The broader policy implication is significant. India has an enormous stock of pre-code commercial buildings in high-seismicity zones that would benefit from seismic retrofitting. The cost of retrofitting -- typically 15-25% of the building's replacement value -- is a barrier for many building owners, but insurance premium credits can improve the return-on-investment calculation. Underwriters who actively promote and incentivise retrofitting through meaningful premium credits are contributing to systemic risk reduction across the commercial property portfolio, not merely transferring risk from policyholder to insurer.

Earthquake premium rates in the Indian commercial insurance market show substantial variation across seismic zones, reflecting the exponential relationship between seismic hazard and expected loss. Under the erstwhile tariff regime (prior to detariffication in 2007), the SFSP earthquake add-on rates were explicitly zone-linked. Post-detariffication, insurers set their own rates, but the zone-based differential structure persists in practice. Indicative earthquake premium rates for standard commercial construction range from approximately 0.02-0.04% of TSI in Zone II, 0.04-0.08% in Zone III, 0.10-0.20% in Zone IV, and 0.20-0.40% or higher in Zone V -- a tenfold differential between the lowest and highest seismicity zones.

Within each zone, rates are further adjusted for construction type (RCC frame, load-bearing masonry, steel frame, or pre-engineered metal building), occupancy (office, warehouse, manufacturing, or hazardous industrial), building age and code compliance vintage, number of storeys, and soil conditions. A modern RCC-frame commercial building in Zone IV built to IS 13920 standards on Type I (hard rock) soil might attract a rate at the lower end of the Zone IV range, while an older unreinforced masonry warehouse on soft alluvial soil in the same zone could be rated at two to three times that level.

Concentration risk is the portfolio-level challenge that keeps earthquake underwriters awake at night. The Indian commercial insurance market has a pronounced concentration of insured values in a handful of high-seismicity urban centres -- Delhi-NCR (Zone IV), Guwahati and the northeast corridor (Zone V), portions of the Gujarat industrial belt around Ahmedabad and Rajkot (Zone III/IV), and the Kashmir Valley (Zone V). An insurer whose commercial property portfolio is disproportionately weighted toward Delhi-NCR faces a PML that could consume its entire net worth in a single major earthquake event.
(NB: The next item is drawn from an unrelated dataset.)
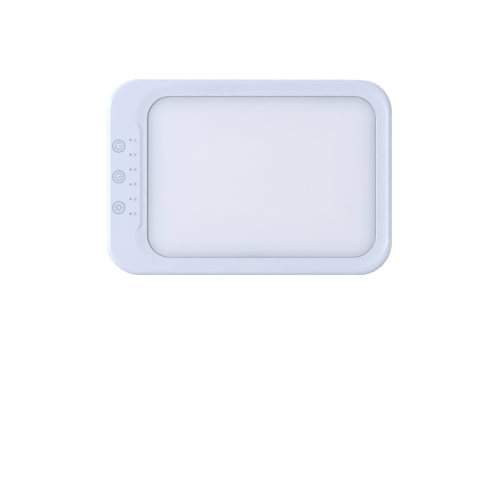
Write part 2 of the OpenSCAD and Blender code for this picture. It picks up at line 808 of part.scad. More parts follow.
// Sheet metal tray: a base with screw tabs and edges folded forward behind the diode strips
module light_tray() {
  fold_edges = concat(
    [window_z - strip_len / 2 + fold_in],
    [for (z = boss_rows, end = [-1, 1]) z + end * (tab_w / 2 + tab_gap)],
    [window_z + strip_len / 2]
  );
  color("#b9bec4") standing() difference() {
    union() {
      face_plate(tray_y, tray_back_y, window_z) rounded_rect(2 * tray_x, tray_h, guide_r + tray_over);
      for (side = [0, 1]) mirror([side, 0, 0]) {
        for (i = [0:2:len(fold_edges) - 1]) translate([fold_x, guide_y, fold_edges[i]])
          cube([tray_t, tray_back_y - guide_y, fold_edges[i + 1] - fold_edges[i]]);
        for (z = boss_rows) translate([tray_x - cut, tray_y, z - tab_w / 2])
          cube([boss_x - tray_x + cut + boss_d / 2, tray_t, tab_w]);
      }
    }
    for (x = [-boss_x, boss_x], z = boss_rows) translate([x, tray_y - cut, z]) rotate([-90, 0, 0])
      cylinder(d = screw_d + 2 * screw_fit, h = tray_t + 2 * cut);
  }
}

// Screws that hold the tray and clamp the light stack onto the ledge
module tray_screws() {
  color("#8d9298") standing() for (x = [-boss_x, boss_x], z = boss_rows)
    board_screw(x, tray_back_y, z, tray_t + screw_l - tip_gap);
}

// Circuit strip of the diodes, on the folded edge of the tray
module led_strip() {
  translate([strip_x, guide_y, window_z - strip_len / 2]) cube([strip_t, tray_y - guide_y, strip_len]);
}
module led_strip_left() {
  color("#e9efe9") standing() mirror([1, 0, 0]) led_strip();
}
module led_strip_right() {
  color("#e9efe9") standing() led_strip();
}

// Row of diodes that shine into the edge of the light guide
module led_row() {
  row_z = window_z - (led_count - 1) / 2 * led_pitch - led_l / 2;
  row_y = (guide_y + reflector_y - led_w) / 2;
  for (i = [0:led_count - 1]) translate([led_x, row_y, row_z + i * led_pitch])
    cube([led_t, led_w, led_l]);
}
module leds_left() {
  color("#f3e9a0") standing() mirror([1, 0, 0]) led_row();
}
module leds_right() {
  color("#f3e9a0") standing() led_row();
}

// Control board behind the pad
module control_board() {
  color("#2f7d4f") standing() difference() {
    face_plate(board_front_y, board_back_y, board_mid_z) square([board_w, board_h], center = true);
    for (x = [-board_screw_x, board_screw_x], z = board_screw_zs)
      translate([x, board_front_y - cut, z]) rotate([-90, 0, 0])
        cylinder(d = screw_d + 2 * screw_fit, h = board_t + 2 * cut);
  }
}

// Screws of the control board
module board_screws() {
  color("#8d9298") standing() for (x = [-board_screw_x, board_screw_x], z = board_screw_zs)
    board_screw(x, board_back_y, z, board_t + screw_l - tip_gap);
}

// Controller chip on the back of the board
module control_chip() {
  color("#26282b") standing() translate([chip_x, board_back_y, board_mid_z - chip_w / 2])
    cube([chip_w, chip_t, chip_w]);
}

// Wound coil of the diode driver
module driver_coil() {
  r = coil_d / 2;
  neck = r - coil_neck;
  low = coil_rim + coil_bevel;
  color("#4a3a30") standing() translate([coil_x, board_back_y, board_mid_z]) rotate([-90, 0, 0])
    rotate_extrude() polygon([
      [0, 0], [r, 0], [r, coil_rim], [neck, low], [neck, coil_h - low], [r, coil_h - coil_rim],
      [r, coil_h], [0, coil_h]
    ]);
}

// Can capacitor on its moulded base
module filter_capacitor() {
  color("#b4b8bd") standing() translate([can_x, board_back_y, board_mid_z]) rotate([-90, 0, 0]) {
    translate([-can_base / 2, -can_base / 2, 0]) cube([can_base, can_base, can_base_t]);
    cylinder(d = can_d, h = can_h);
  }
}

// Sprung contact caps that carry the touch keys from the board to the inner face of the pad
module touch_springs() {
  rim = spring_d / 2;
  foot = rim - 4 * spring_t;
  color("#c9a24a") standing() for (x = key_xs) translate([x, inner_face_y, key_z]) rotate([-90, 0, 0])
    rotate_extrude() polygon([
      [0, 0], [rim, 0], [rim, spring_t], [foot, board_gap], [foot - 1.5 * spring_t, board_gap],
      [rim - 2.5 * spring_t, 2 * spring_t], [0, 2 * spring_t]
    ]);
}

// Indicator diodes on the front of the board
module indicator_leds() {
  color("#f2d36b") standing() for (x = dot_xs)
    translate([x - dot_led[0] / 2, board_front_y - dot_led[1], dot_z - dot_led[2] / 2]) cube(dot_led);
}

// Clear light pipe: a bar with one pin in each pinhole and a foot on the board at each end
module light_pipe() {
  half = (dot_count - 1) / 2 * dot_pitch + pipe_t;
  color("#e8eef2") standing() union() {
    translate([-half, inner_face_y, dot_z - pipe_w / 2]) cube([2 * half, pipe_t, pipe_w]);
    for (x = dot_xs) translate([x, face_y + pipe_sink, dot_z]) rotate([-90, 0, 0])
      cylinder(d = dot_d - 2 * pipe_fit, h = wall + root);
    for (x = [-half, half - pipe_foot]) translate([x, inner_face_y + root, dot_z - pipe_w / 2])
      cube([pipe_foot, board_gap - root, pipe_w]);
  }
}

// Wire sockets on the back of the board
module wire_socket(x) {
  translate([x - plug_w / 2, board_back_y, board_mid_z - plug_h / 2]) difference() {
    cube([plug_w, plug_t, plug_h]);
    translate([plug_wall, plug_wall, plug_floor])
      cube([plug_w - 2 * plug_wall, plug_t - 2 * plug_wall, plug_h]);
  }
}
module led_connector() {
  color("#efe9d8") standing() wire_socket(led_plug_x);
}
module jack_connector() {
  color("#efe9d8") standing() wire_socket(jack_plug_x);
}

// Wires from the board behind the tray to the lower ends of the two diode strips
module led_wires() {
  back_y = tray_back_y + wire_d / 2 + wire_gap;
  mid_y = (guide_y + tray_y) / 2;
  end_z = window_z - strip_len / 2 + 2;
  fan_x = 6;
  fan_z = board_z + board_h + 3.5;
  side_x = tray_x + 1.6;
  turn_in = 7;
  color("#cfd3d8") standing() for (side = [-1, 1]) wire([
    [led_plug_x + side * plug_pitch / 2, plug_y, board_mid_z - wire_in],
    [led_plug_x + side * plug_pitch / 2, plug_y, board_mid_z + wire_out],
    [led_plug_x + side * fan_x, back_y, fan_z], [side * (tray_x - turn_in), back_y, end_z],
    [side * side_x, back_y, end_z + 1], [side * side_x, mid_y, end_z], [side * fold_x, mid_y, end_z]
  ]);
}

// Pair of wires from the socket to the board
module jack_wires() {
  turn_x = -board_w / 2 - wire_lead;
  color("#b3362f") standing() for (i = [-1, 1]) wire([
    jack_point([i * wire_d, 0, jack_back]), jack_point([i * wire_d, 0, jack_back - wire_lead]),
    [turn_x, plug_y, jack_z + 2 + i * pair_pitch],
    [jack_plug_x + i * 1.5 * wire_d, plug_y, board_mid_z + wire_out + 1 + i * pair_pitch],
    [jack_plug_x + i * plug_pitch / 2, plug_y, board_mid_z - wire_in]
  ]);
}

// Barrel of the power socket, open towards the facet
module jack_body() {
  color("#22252a") standing() at_jack() translate([0, 0, jack_back]) difference() {
    cylinder(d = jack_body_d, h = jack_body_l);
    translate([0, 0, jack_floor_t]) cylinder(d = jack_bore_d, h = jack_bore_l + cut);
    translate([0, 0, -cut]) cylinder(d = jack_root_d, h = jack_body_l);
  }
}

// Centre contact of the socket, pressed into its floor with a thicker root
module jack_pin() {
  color("#d8dbe0") standing() at_jack() translate([0, 0, jack_back]) union() {
    cylinder(d = jack_root_d, h = jack_floor_t);
    translate([0, 0, jack_floor_t]) cylinder(d1 = jack_root_d, d2 = jack_pin_d, h = jack_root_h);
    translate([0, 0, jack_floor_t + jack_root_h]) cylinder(d = jack_pin_d, h = contact_l - jack_root_h);
    translate([0, 0, jack_floor_t + contact_l])
      cylinder(d1 = jack_pin_d, d2 = contact_end_d, h = contact_end);
  }
}

// Plate that presses the socket against the facet, with a window for the wires
module jack_bracket() {
  color("#9aa0a6") standing() at_jack() translate([0, 0, jack_back - bracket_t]) difference() {
    translate([bracket_x - bracket_end, -bracket_w / 2, 0])
      cube([bracket_end - bracket_x + bracket_reach, bracket_w, bracket_t]);
    translate([-wire_slot[0] / 2, -wire_slot[1] / 2, -cut])
      cube([wire_slot[0], wire_slot[1], bracket_t + 2 * cut]);
    translate([bracket_x, 0, -cut]) cylinder(d = screw_d + 2 * screw_fit, h = bracket_t + 2 * cut);
  }
}

// Screw of the bracket
module jack_bracket_screw() {
  color("#8d9298") standing() at_jack() translate([bracket_x, 0, jack_back - bracket_t]) {
    cylinder(d = core_d, h = bracket_t + screw_l - tip_gap);
    translate([0, 0, -head_t]) cylinder(d = head_d, h = head_t);
  }
}

// Side view of the folded arm, as [depth, height]
module arm_side() {
  tip_in_y = arm_in_y + curl_in_rise;
  back = arm_reach;
  polygon([
    [arm_out_y, curl_z], [arm_out_y, hinge_z], [hinge_y, hinge_z],
    [hinge_y, hinge_z + heel_len], [arm_in_y, hinge_z + heel_len], [arm_in_y, curl_z]
  ]);
  intersection() {
    translate([hinge_y, hinge_z]) circle(heel_len);
    translate([hinge_y, hinge_z]) square([arm_out_y - hinge_y, heel_len]);
  }
  difference() {
    intersection() {
      polygon([
        [arm_in_y, curl_z], [arm_in_y, tip_z], [tip_in_y, tip_z],
        [tip_in_y + back, tip_z - back * tan(tip_cut)], [tip_in_y + back, curl_z]
      ]);
      translate([arm_in_y + curl_in_r, curl_z]) circle(curl_in_r, $fn = flat_fine);
    }
    translate([arm_out_y + curl_out_r, curl_z]) circle(curl_out_r, $fn = flat_fine);
  }
}

// Plan of the arm: it tapers to a tip with small round corners
module arm_plan() {
  end_z = hinge_z + heel_len;
  low_z = tip_z - 1;
  w0 = arm_half(low_z);
  w1 = arm_half(end_z);
  r = tip_corner_r;
  polygon([
    [-w0, low_z + r], [-w0 + r, low_z], [w0 - r, low_z], [w0, low_z + r], [w1, end_z], [-w1, end_z]
  ]);
  for (x = [-w0 + r, w0 - r]) translate([x, low_z + r]) circle(r);
}

// Cores in the inner side of the arm, in two rows with ribs between them
module arm_cores() {
  z0 = curl_z + core_low;
  z1 = hinge_z - core_top;
  rib = core_rib;
  pitch = (z1 - z0 + rib) / core_count;
  depth = arm_t - arm_skin;
  for (i = [0:core_count - 1], side = [0, 1]) mirror([side, 0, 0]) {
    low = z0 + i * pitch;
    high = low + pitch - rib;
    translate([0, arm_in_y + depth, 0]) rotate([90, 0, 0]) linear_extrude(depth + cut) polygon([
      [rib / 2, low], [arm_half(low) - arm_skin, low],
      [arm_half(high) - arm_skin, high], [rib / 2, high]
    ]);
  }
}

// Fold-out stand: a tapered arm with a curled tip, cored on its inner side and bored for the pin
module stand_arm() {
  color("#d7deea") opened() difference() {
    intersection() {
      translate([-arm_w, 0, 0]) rotate([90, 0, 90]) linear_extrude(2 * arm_w) arm_side();
      translate([0, arm_reach, 0]) rotate([90, 0, 0]) linear_extrude(2 * arm_reach) arm_plan();
    }
    arm_cores();
    translate([-arm_w, hinge_y, hinge_z]) rotate([0, 90, 0])
      cylinder(d = pin_d + 2 * press_fit, h = 2 * arm_w);
  }
}

// Steel pin, pressed into the arm
module hinge_pin() {
  color("#a9adb3") opened() translate([-pin_half, hinge_y, hinge_z]) rotate([0, 90, 0])
    cylinder(d = pin_d, h = 2 * pin_half);
}

// Flanged bushes in the bearings of the rear shell
module hinge_bushes() {
  color("#efe6cf") standing() for (side = [0, 1]) mirror([side, 0, 0])
    translate([tub_x, hinge_y, hinge_z]) rotate([0, 90, 0]) difference() {
      union() {
        cylinder(d = bush_d, h = bearing_l);
        translate([0, 0, bearing_l]) cylinder(d = flange_d, h = bush_flange_t);
      }
      translate([0, 0, -cut])
        cylinder(d = pin_d + 2 * pin_fit, h = bearing_l + bush_flange_t + 2 * cut);
    }
}

// Friction washers between the arm and the walls of the recess
module hinge_washers() {
  color("#c2c6cb") standing() for (side = [0, 1]) mirror([side, 0, 0])
    translate([tub_x - washer_gap - washer_t, hinge_y, hinge_z]) rotate([0, 90, 0]) difference() {
      cylinder(d = clip_d, h = washer_t);
      translate([0, 0, -cut]) cylinder(d = pin_d + 2 * pin_fit, h = washer_t + 2 * cut);
    }
}

// Push-on clips at the ends of the pin
module pin_clips() {
  color("#8d9298") opened() for (side = [0, 1]) mirror([side, 0, 0])
    translate([clip_x, hinge_y, hinge_z]) rotate([0, 90, 0]) difference() {
      cylinder(d = clip_d, h = clip_t);
      translate([0, 0, -cut]) cylinder(d = pin_d + 2 * press_fit, h = clip_t + 2 * cut);
    }
}

rear_shell();
front_bezel();
diffuser_gasket();
diffuser();
diffuser_film();
light_guide();
reflector_sheet();
light_tray();
tray_screws();
led_strip_left();
led_strip_right();
leds_left();
leds_right();
control_board();
board_screws();
control_chip();
driver_coil();
filter_capacitor();
touch_springs();
indicator_leds();
light_pipe();
led_connector();
jack_connector();
led_wires();
jack_wires();
jack_body();
jack_pin();
jack_bracket();
jack_bracket_screw();
stand_arm();
hinge_pin();
hinge_bushes();
hinge_washers();
pin_clips();
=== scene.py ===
import math

import bmesh
import bpy
from mathutils import Matrix, Vector


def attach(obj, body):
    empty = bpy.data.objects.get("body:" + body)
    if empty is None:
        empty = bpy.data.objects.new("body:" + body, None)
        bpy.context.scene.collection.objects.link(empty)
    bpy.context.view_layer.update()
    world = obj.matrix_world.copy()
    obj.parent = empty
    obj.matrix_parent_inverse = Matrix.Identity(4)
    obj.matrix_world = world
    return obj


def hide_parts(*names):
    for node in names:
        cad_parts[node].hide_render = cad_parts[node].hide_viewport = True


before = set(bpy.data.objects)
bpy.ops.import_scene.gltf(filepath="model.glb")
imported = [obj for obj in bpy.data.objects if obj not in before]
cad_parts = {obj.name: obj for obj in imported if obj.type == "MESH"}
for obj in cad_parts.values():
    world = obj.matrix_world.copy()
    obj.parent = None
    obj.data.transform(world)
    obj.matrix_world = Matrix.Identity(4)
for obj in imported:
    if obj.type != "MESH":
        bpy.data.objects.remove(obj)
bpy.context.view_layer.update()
scene = bpy.context.scene
scene.view_settings.view_transform = "Standard"

# Standing place of the panel
# The lamp stands in portrait and leans back on its open stand. Sizes on the panel are in millimetres:
# across from the middle, depth from the flat back, less than 0 towards the face, and up from the bottom
# edge. The lean and the foot are those that the CAD model works out from its two feet.
lean = math.radians(16.817)
face_depth = -19.0
panel_foot = Vector((0, -23.3063, -3.4718))
up_way = Vector((0, math.sin(lean), math.cos(lean)))
back_way = Vector((0, math.cos(lean), -math.sin(lean)))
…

Managing this concentration requires a combination of approaches: PML-based accumulation monitoring at the portfolio level using catastrophe models, risk-based pricing that genuinely reflects zone-specific hazard rather than market-driven rate competition, proportional and non-proportional catastrophe reinsurance structured to transfer peak zone exposures, and in some cases, deliberate underwriting constraints on new business in over-accumulated zones. Indian reinsurers -- particularly GIC Re, which bears a significant share of domestic catastrophe exposure -- monitor earthquake accumulation across the market and adjust their treaty terms based on cedant-level concentration metrics.
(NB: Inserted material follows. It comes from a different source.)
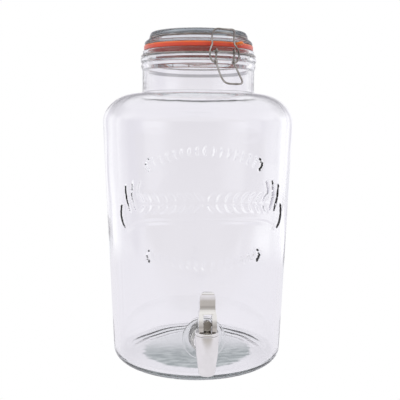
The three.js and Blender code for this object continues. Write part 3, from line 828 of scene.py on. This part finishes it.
def lid_glass():
    groove = LID_HOOP_RADIUS - THIN_WIRE - 0.4
    underside = GASKET_HIGH + GASKET_GAP
    profile = [(0, underside + 6.5)] + rounded([
        (20, underside + 6.5),
        (46, underside + 6.2, 4),
        (47.8, PLUG_Z, 0.9),
        (PLUG_RADIUS - 0.7, PLUG_Z, 1.3),
        (PLUG_RADIUS, underside, 0.6),
        (LID_RADIUS, underside, 1.6),
        (LID_RADIUS - 0.6, underside + 3.0, 2.4),
        (LID_TIER_RADIUS + 2.4, LID_HOOP_Z - THIN_WIRE - 0.9, 1.5),
        (groove, LID_HOOP_Z - THIN_WIRE - 0.4, 0.9),
        (groove, LID_HOOP_Z + THIN_WIRE + 0.4, 0.9),
        (LID_TIER_RADIUS + 0.4, LID_HOOP_Z + THIN_WIRE + 0.9, 0.8),
        (LID_TIER_RADIUS - 2.0, LID_TOP - 0.8, 2.6),
        (30, LID_TOP - 0.2),
        (12, LID_TOP - 0.03),
    ], steps=5) + [(0, LID_TOP)]
    lid = turn_closure(lathe("lid", profile, 160, smooth_angle=60))
    return place(lid, "lid", GREY_GLASS, "lid_glass")


def gasket():
    inner = PLUG_RADIUS + 0.4
    middle = (GASKET_LOW + GASKET_HIGH) / 2
    outline = looped([
        (inner + 1, GASKET_SKIRT_Z),
        (GASKET_SKIRT_RADIUS, GASKET_SKIRT_Z, 0.7),
        (GASKET_SKIRT_RADIUS, GASKET_LOW, 0.4),
        (GASKET_RADIUS, GASKET_LOW, 1.2),
        (GASKET_RADIUS, GASKET_HIGH, 1.2),
        (inner, GASKET_HIGH, 0.5),
        (inner, GASKET_SKIRT_Z, 0.4),
    ], 5)
    ring = lathe("gasket", outline, 144)
    half = TAB_WIDTH / 2
    root = 3 - GASKET_RADIUS
    outline = [(-half, root), (half, root)] + arc(0, half - TAB_REACH, half, half, 0, -180, 14)
    tab = prism("tab", outline[::-1], middle - TAB_THICKNESS / 2, middle + TAB_THICKNESS / 2, "xy")
    for vertex in tab.data.vertices:
        past_ring = max(0.0, -vertex.co.y / MM - GASKET_RADIUS)
        vertex.co.z += TAB_LIFT * past_ring * MM
    bevel(tab, 0.7, 3)
    tab.data.transform(Matrix.Rotation(TAB_ANGLE, 4, "Z"))
    carve(ring, tab, "UNION")
    return place(turn_closure(ring), "lid", ORANGE_RUBBER, "gasket")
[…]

Historical earthquake events provide the most instructive data for calibrating underwriting assumptions, and India's three most significant recent earthquakes -- Bhuj 2001, Sikkim 2011, and the Nepal-Bihar border event of 2015 -- each revealed distinct lessons for commercial property underwriters.

The Bhuj earthquake of January 26, 2001 (Mw 7.7) remains India's benchmark catastrophe loss event. The earthquake caused an estimated 13,800 deaths and economic losses exceeding USD 5 billion, with insured losses of approximately USD 600 million. For underwriters, the Bhuj event demonstrated three critical patterns. First, construction quality was the dominant loss driver -- buildings constructed to seismic code standards suffered significantly less damage than non-engineered structures, even at identical distances from the epicentre. Second, content damage ratios exceeded building damage ratios for many commercial risks, particularly warehouses and trading establishments where stock toppled, broke, or was contaminated by dust and debris even when the building structure remained standing. Third, business interruption losses extended far beyond the physical damage repair period, as disrupted supply chains, utility failures, and workforce displacement prolonged the recovery timeline.
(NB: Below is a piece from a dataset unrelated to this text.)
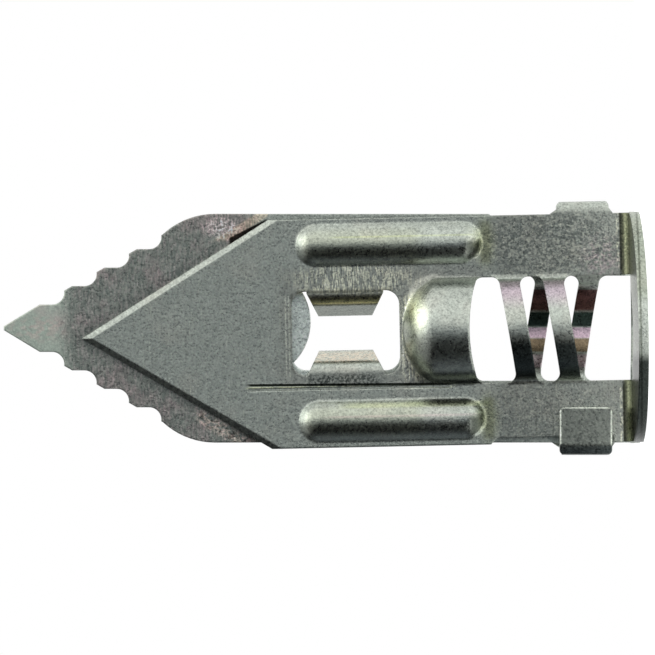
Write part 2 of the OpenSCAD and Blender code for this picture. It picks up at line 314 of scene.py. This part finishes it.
def smooth_copy(node_name, piece_name, body):
    """A copy of one arm with joined faces, shaded smooth along its bends, that stands for it."""
    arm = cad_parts[node_name]
    deselect_all()
    arm.select_set(True)
    bpy.context.view_layer.objects.active = arm
    bpy.ops.object.duplicate()
    piece = bpy.context.object
    piece.name = piece_name
    bpy.ops.mesh.customdata_custom_splitnormals_clear()
    bpy.ops.object.mode_set(mode="EDIT")
    bpy.ops.mesh.select_all(action="SELECT")
    bpy.ops.mesh.remove_doubles(threshold=SAME_POINT)
    bpy.ops.mesh.normals_make_consistent(inside=False)
    bpy.ops.object.mode_set(mode="OBJECT")
    bpy.ops.object.shade_smooth_by_angle(angle=SMOOTH_ANGLE, keep_sharp_edges=False)
    evened = piece.modifiers.new("Evened", "WEIGHTED_NORMAL")
    evened.keep_sharp = True
    evened.weight = 100
    bpy.ops.object.modifier_apply(modifier=evened.name)
    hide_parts(node_name)
    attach(piece, body)
    return piece


# --- Finishes ---


class Specks(NamedTuple):
    """Breaks an area up by noise: the terms of its grain, and where it begins and is full."""

    grain: tuple
    low: float
    high: float


class Tint(NamedTuple):
    """Multiplies the colour by a shade in a part of an area.

    Across, up and out are spans in mm: the low end, the high end and how soft they are.
    """

    area: str
    shade: tuple
    strength: float = 1.0
    across: tuple = None
    up: tuple = None
    out: tuple = None
    both_sides: bool = False
    specks: Specks = None


class Spot(NamedTuple):
    """Multiplies the colour by a shade in an oval, whose middle and half size are in mm."""

    area: str
    shade: tuple
    strength: float
    middle: tuple
    size: tuple
    soft: float
    specks: Specks = None


# Tints of the front arm, in mm: across and up the arm, and out from the middle between the arms
FRONT_TINTS = {
    "steel between the beads": Tint(
        "flat", (0.84, 0.82, 0.82), 0.9, across=(-3.2, 4.0, 0.3), up=(9.8, 22.4, 0.6),
    ),
    "steel near the flange": Tint("flat", (0.74, 0.73, 0.73), 0.9, up=(None, 9.3, 0.7)),
    "speckled press mark": Tint(
        "flat", (0.3, 0.32, 0.32), across=(-3.3, -2.55, 0.12), up=(16.4, 20.7, 0.12),
        specks=Specks((0.16,), 0.42, 0.58),
    ),
    "line over the window": Tint(
        "flat", (1.8, 1.78, 1.7), 0.8, across=(-2.7, 2.4, 0.2), up=(21.97, 22.05, 0.04),
    ),
    "second line over the window": Tint(
        "flat", (1.8, 1.78, 1.7), 0.8, across=(-2.7, 2.4, 0.2), up=(21.77, 21.84, 0.04),
    ),
    "line under the window": Tint(
        "flat", (1.8, 1.78, 1.7), 0.8, across=(-2.7, 0.0, 0.3), up=(14.82, 14.92, 0.04),
    ),
    "window's top edge": Tint(
        "outside", (0.4, 0.4, 0.38), 0.8, across=(-2.3, 2.5, 0.3), up=(21.5, 21.68, 0.05),
    ),
    "window's side edge": Tint(
        "outside", (0.4, 0.4, 0.38), 0.8, across=(2.45, 2.62, 0.05), up=(15.6, 21.4, 0.2),
    ),
    # Painted shade along the arm's lower cut edge, which faces down
    "painted shade on the lower cut edge": Tint(
        "all", (0.35, 0.37, 0.38), 0.9, across=(None, -6.92, 0.08), up=(8.15, None, 0.15),
    ),
    # Olive of the plating in the concave bend into the flange, darkened there as painted shade
    "painted shade on the olive bend into the flange": Tint("outside", (0.42, 0.42, 0.27), 0.9, up=(0.92, 1.42, 0.12)),
    # Painted highlight: a bright beaded line where the sheet starts to bend into the flange
    "painted beaded highlight at the flange bend's start": Tint(
        "outside", (2.2, 2.1, 1.9), across=(3.6, None, 0.2), up=(1.52, 1.68, 0.05), both_sides=True,
        specks=Specks((0.12, 0.3, 1.0), 0.4, 0.6),
    ),
    "start of the flange bend": Tint(
        "outside", (0.3, 0.3, 0.26), across=(3.4, None, 0.2), up=(1.36, 1.5, 0.05), both_sides=True,
    ),
    # Painted shade on the flange's rim: dark on its lower side, because it faces away from the light
    "painted shade on the flange rim's lower side": Tint(
        "all", (0.05, 0.06, 0.06), 0.95, across=(None, -1.75, 0.45), up=(None, 0.9, 0.1),
    ),
    # Painted shade, lighter, on the rim's lit upper side
    "lighter painted shade on the flange rim's upper side": Tint(
        "all", (0.7, 0.72, 0.66), 0.9, across=(1.75, None, 0.45), up=(None, 0.875, 0.075),
    ),
    "line on the flange's rim": Tint("all", (0.35, 0.36, 0.33), 0.8, up=(0.4, 0.52, 0.04)),
    "feet of the beads": Tint(
        "outside", (0.62, 0.62, 0.56), 0.8, across=(4.1, 6.65, 0.1), up=(9.4, 10.0, 0.15),
        both_sides=True,
    ),
    # Painted shade on the ends of the beads, darkest on their lower halves
    "painted shade on one bead's end": Tint(
        "bead ends", (0.22, 0.23, 0.22), across=(4.2, 5.5, 0.25), up=(9.9, 10.9, 0.3),
    ),
    "painted shade on the other bead's end": Tint(
        "bead ends", (0.22, 0.23, 0.22), across=(-6.6, -5.2, 0.25), up=(9.9, 10.9, 0.3),
    ),
    "painted shade on both beads' ends": Tint(
        "bead ends", (0.8, 0.8, 0.74), 0.5, across=(4.1, None, 0.1), up=(9.9, 10.9, 0.3),
        both_sides=True,
    ),
    # Painted highlights, yellow and pink, along the upper slopes of the beads
    "painted yellow highlight on one bead": Tint(
        "outside", (1.25, 1.28, 0.85), 0.5, across=(5.8, 5.9, 0.04), up=(10.6, 19.0, 0.6),
    ),
    "painted yellow highlight on the other bead's edge": Tint(
        "outside", (1.25, 1.28, 0.85), 0.5, across=(-4.6, -4.3, 0.1), up=(9.8, 18.5, 0.8),
    ),
    "painted pink highlight on the other bead": Tint(
        "outside", (1.35, 1.1, 1.2), 0.5, across=(-5.2, -5.06, 0.05), up=(10.6, 19.5, 0.8),
    ),
    "bulge's sloped end": Tint(
        "all", (0.95, 0.93, 0.78), 0.5, up=(13.8, None, 0.6), out=(1.275, None, 0.225),
    ),
    # Painted shade on the lower side of the bulge, which faces away from the light
    "painted shade on the bulge's lower side": Tint(
        "all", (0.25, 0.26, 0.27), 0.9, across=(-3.5, -2.5, 0.15), up=(9.7, 13.8, 0.4),
        out=(0.97, None, 0.03),
    ),
    # Painted pink reflection on the upper side of the strips, and painted shade on their lower side
    "painted pink reflection on the strips' upper side": Tint("strips", (1.22, 0.95, 1.2), 0.9, across=(1.7, None, 0.7)),
    "painted shade on the strips' lower side": Tint("strips", (0.13, 0.15, 0.16), across=(None, -0.65, 0.45)),
    # Olive painted light on the bend of the upper flap
    "painted olive light on the upper flap's bend": Tint(
        "all", (1.8, 1.55, 0.9), 0.9, across=(1.8, 2.75, 0.05), up=(15.4, 21.3, 0.05),
        out=(0.1, 0.88, 0.08),
    ),
    "line on the flap": Tint("flaps", (0.3, 0.28, 0.2), across=(1.72, 1.84, 0.04)),
    # Painted light on the lower flap, which faces up
    "painted wavy light on the lower flap": Tint(
        "flaps", (1.4, 1.2, 1.12), across=(None, -1.15, 0.15),
        specks=Specks((0.25, 0.12, 2.0, 0.6, 1.0), 0.4, 0.6),
    ),
    "painted light on the lower flap": Tint("flaps", (1.15, 1.08, 1.0), 0.6, across=(None, -1.15, 0.15)),
    "yellow past one bead": Spot(
        "outside", (1.1, 1.1, 0.8), 0.6, (5.38, 9.75), (1.3, 0.6), 0.6,
    ),
    "yellow past the other bead": Spot(
        "outside", (1.1, 1.1, 0.8), 0.6, (-5.38, 9.75), (1.3, 0.6), 0.6,
    ),
    # Painted highlight on the sloped end of the bulge
    "painted highlight on the bulge's nose": Spot(
        "outside", (1.7, 1.68, 1.5), 1.0, (1.15, 14.1), (0.95, 0.6), 0.7,
    ),
    "pink worn spot": Spot(
        "flat", (1.5, 1.2, 1.35), 0.7, (4.2, 2.6), (1.2, 1.0), 0.7, Specks((0.2,), 0.42, 0.6),
    ),
}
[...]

The Sikkim earthquake of September 18, 2011 (Mw 6.9) offered lessons about earthquake risk in the challenging terrain of northeast India. Though lower in magnitude than Bhuj, the event caused disproportionate damage to commercial infrastructure due to landslide-induced ground failures, bridge collapses that severed supply routes, and the vulnerability of unreinforced masonry buildings that predominate in the region. Insured losses were modest (approximately USD 60 million) primarily because commercial insurance penetration in the northeast is extremely low -- a gap that itself represents both a risk and an opportunity for the market.

The April 25, 2015 Nepal earthquake (Mw 7.8) and its major aftershock on May 12 (Mw 7.3) generated significant cross-border claims in the Indian market. Commercial properties in Bihar -- particularly in the Muzaffarpur-Darbhanga-Sitamarhi corridor -- sustained damage from ground shaking that propagated across the border. Several commercial building collapse claims in north Bihar were directly attributable to the Nepal earthquake, highlighting the importance of cross-border seismic source modelling for underwriters. The event also revealed the hours clause challenge: the 17-day gap between the mainshock and the major aftershock raised complex questions about whether these constituted one event or two for deductible and claims aggregation purposes. The Indian market largely treated them as two separate events, doubling the effective deductible burden for affected policyholders and generating disputes that took years to resolve.